Convoluted human evolution: H naledi burials, art? , fire? (Introduction)

by David Turell @, Tuesday, June 06, 2023, 22:09 (536 days ago) @ David Turell

A brain size only one third or so of ours and doing these things?:

https://www.scientificamerican.com/article/this-small-brained-human-species-may-have-bu...

"Researchers working in the Rising Star cave system near Johannesburg, South Africa, report that they have found evidence that the small-brained fossil human species Homo naledi engaged in several sophisticated behaviors that were previously associated exclusively with large-brained hominins. Describing their findings in three preprint papers that were posted on the server bioRxiv on June 5 and will be published in the journal eLife, they contend that H. naledi, whose brain was around a third of the size of our own, used fire as a light source, went to great lengths to bury its dead and engraved designs that were probably symbolic in the rock walls of the cave system. The findings are preliminary, but if future research bears them out, scientists may need to rethink how we became human.

***

"The fossils revealed a hominin with an unexpected combination of old and new traits. It walked fully upright like modern humans do, and its hands were dexterous like ours. But its shoulders were built for climbing, and its teeth were shaped like those of earlier hominins in the genus Australopithecus, explains team member John Hawks of the University of Wisconsin–Madison. Most striking of all, H. naledi had a brain size of just 450 to 600 cubic centimeters. For comparison, H. sapiens brain size averages around 1,400 cubic centimeters. Berger and his team announced the discovery as a species new to science in 2015. Two years later they were able to establish the age of the fossils, dating them to between 335,000 and 236,000 years ago—surprisingly recent for a species with such a small brain and other primitive traits.

***

Berger and his collaborators argued, was that H. naledi individuals entered this subterranean cave system deliberately to deposit their dead. If that were the case, they must have used a light source—namely fire—to navigate Rising Star’s dark and treacherous tunnels, chutes and chambers. But mortuary behavior and control of fire have long been considered the exclusive purview of larger-brained hominins. Without any direct evidence of fire or deliberate interment of the bodies, the suggestion that H. naledi might have been surprisingly sophisticated, given its small brain size remained firmly in the realm of speculation.

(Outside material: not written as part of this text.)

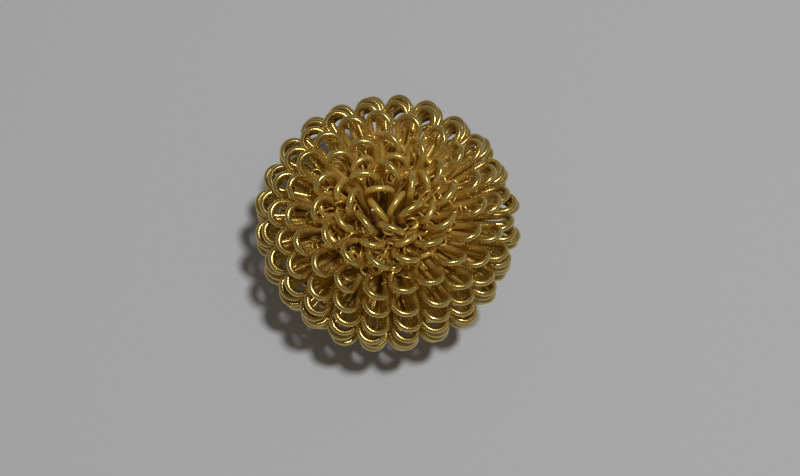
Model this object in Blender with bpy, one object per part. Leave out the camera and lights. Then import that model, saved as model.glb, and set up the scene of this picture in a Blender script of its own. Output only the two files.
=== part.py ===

"Subsequent work in the cave has materially strengthened that case. Berger and his colleagues report evidence for burials in two locations in Rising Star, the Dinaledi Chamber and the Hill Antechamber. H. naledi corpses were intentionally placed in pits that had been dug in the ground, and the bodies were then covered with dirt.

***

"Berger finally ventured into the heart of Rising Star. And that’s when he noticed soot on the ceiling and charcoal and bits of burned bone on the floor, which indicated that fire had been used in the cave. At the same time, team member Keneiloe Molopyane of the University of the Witwatersrand, who was excavating another part of the cave system known as the Dragon’s Back, found a hearth. “Almost every space within these burial chambers, adjacent chambers and even the hallways ... has evidence of fire,” Berger says.

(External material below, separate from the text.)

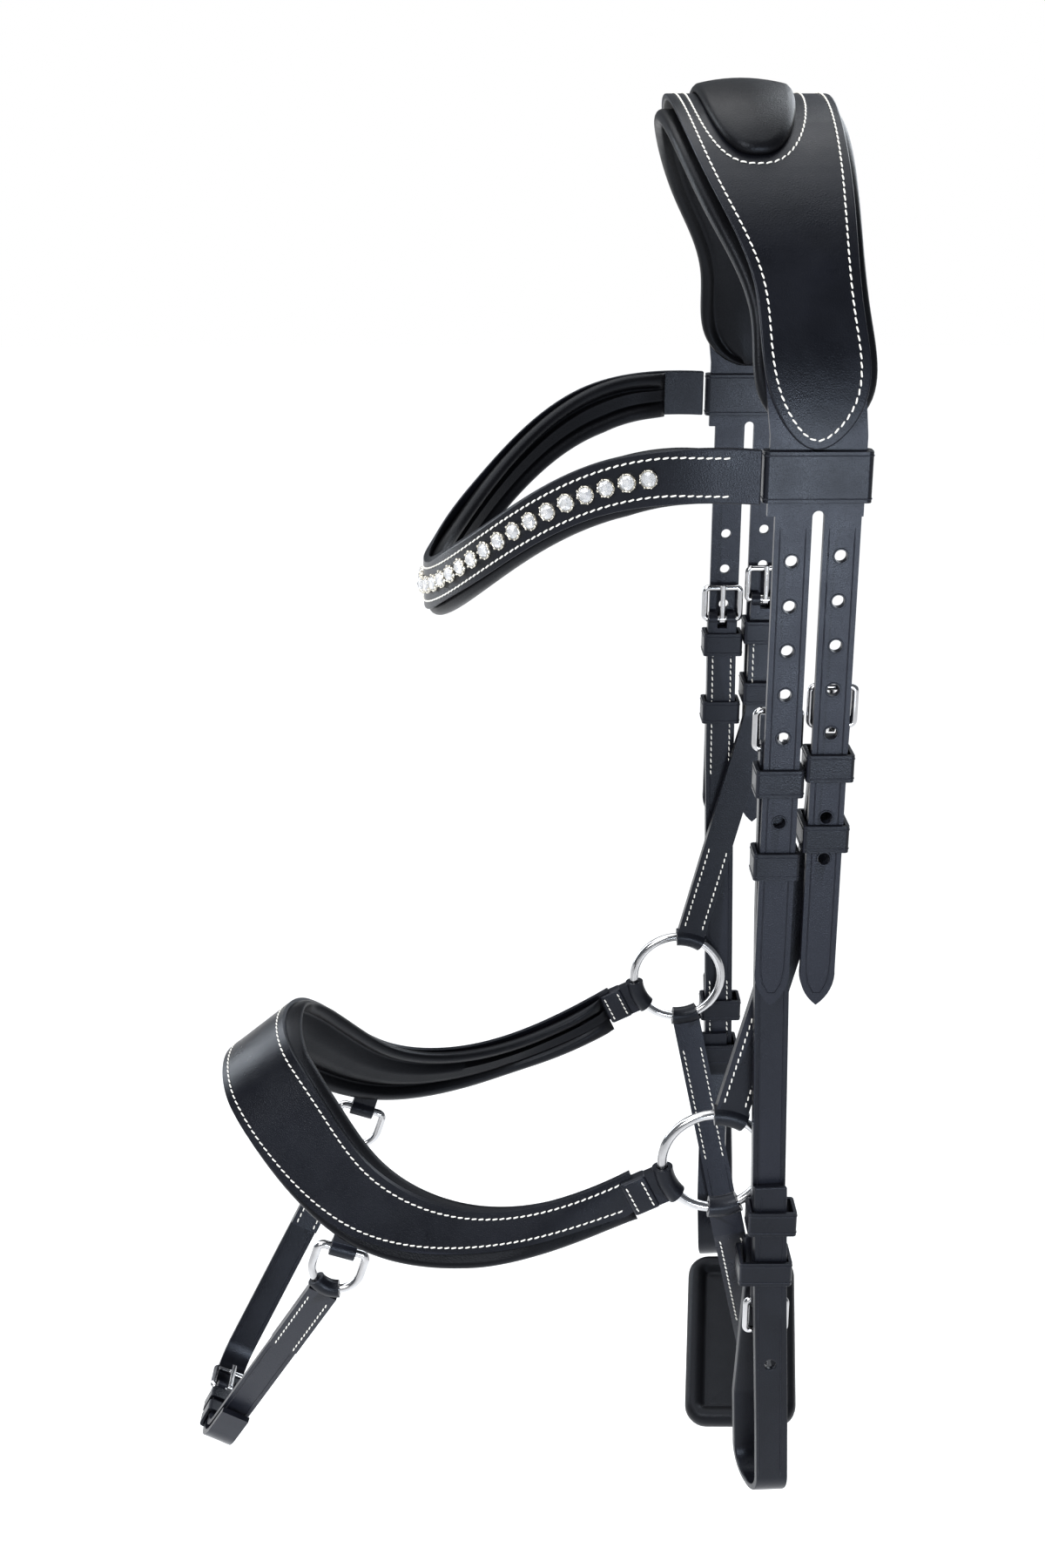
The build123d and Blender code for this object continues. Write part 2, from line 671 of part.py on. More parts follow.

"Berger also made another, arguably more astonishing discovery that day in Rising Star: designs carved in the cave walls. The engravings consist of isolated lines and geometric motifs, including crosses, squares, triangles, X’s, hash marks and scalariform, or ladderlike, shapes. The markings were deeply incised into dolomite rock in locations close to the burials in the Dinaledi Chamber and Hill Antechamber. Dolomite is a particularly hard rock that measures around 4.7 on the Mohs scale of mineral hardness—“about halfway to a diamond,” Berger says. That means the engravers would have had to put considerable effort into making these marks. The engraved surfaces also appear to have been smoothed with hammerstones and polished with dirt or sand, according to the researchers. And some engraved areas gleam with a residue that may be the result of the rock being repeatedly touched.

"If H. naledi, with its small brain, was burying its dead, using fire as a light source and creating engravings, then scientists may need to rethink the connection between brain size and behavior. We need to step back and try to understand “the social and community emotional dynamics that allow this kind of complex behavior without having this big, complex brain,” says team member Agustín Fuentes of Princeton University. Taking this perspective makes us think about human evolution in a new way, he adds, and reminds us that “we know a lot less than we thought we did.” (my bold)

Comment: the findings are so surprising there is much criticism I have not presented since time and research will sort it all out. My bold is a key issue. How many neurons re needed to act like a human? Think of what bird brains can do.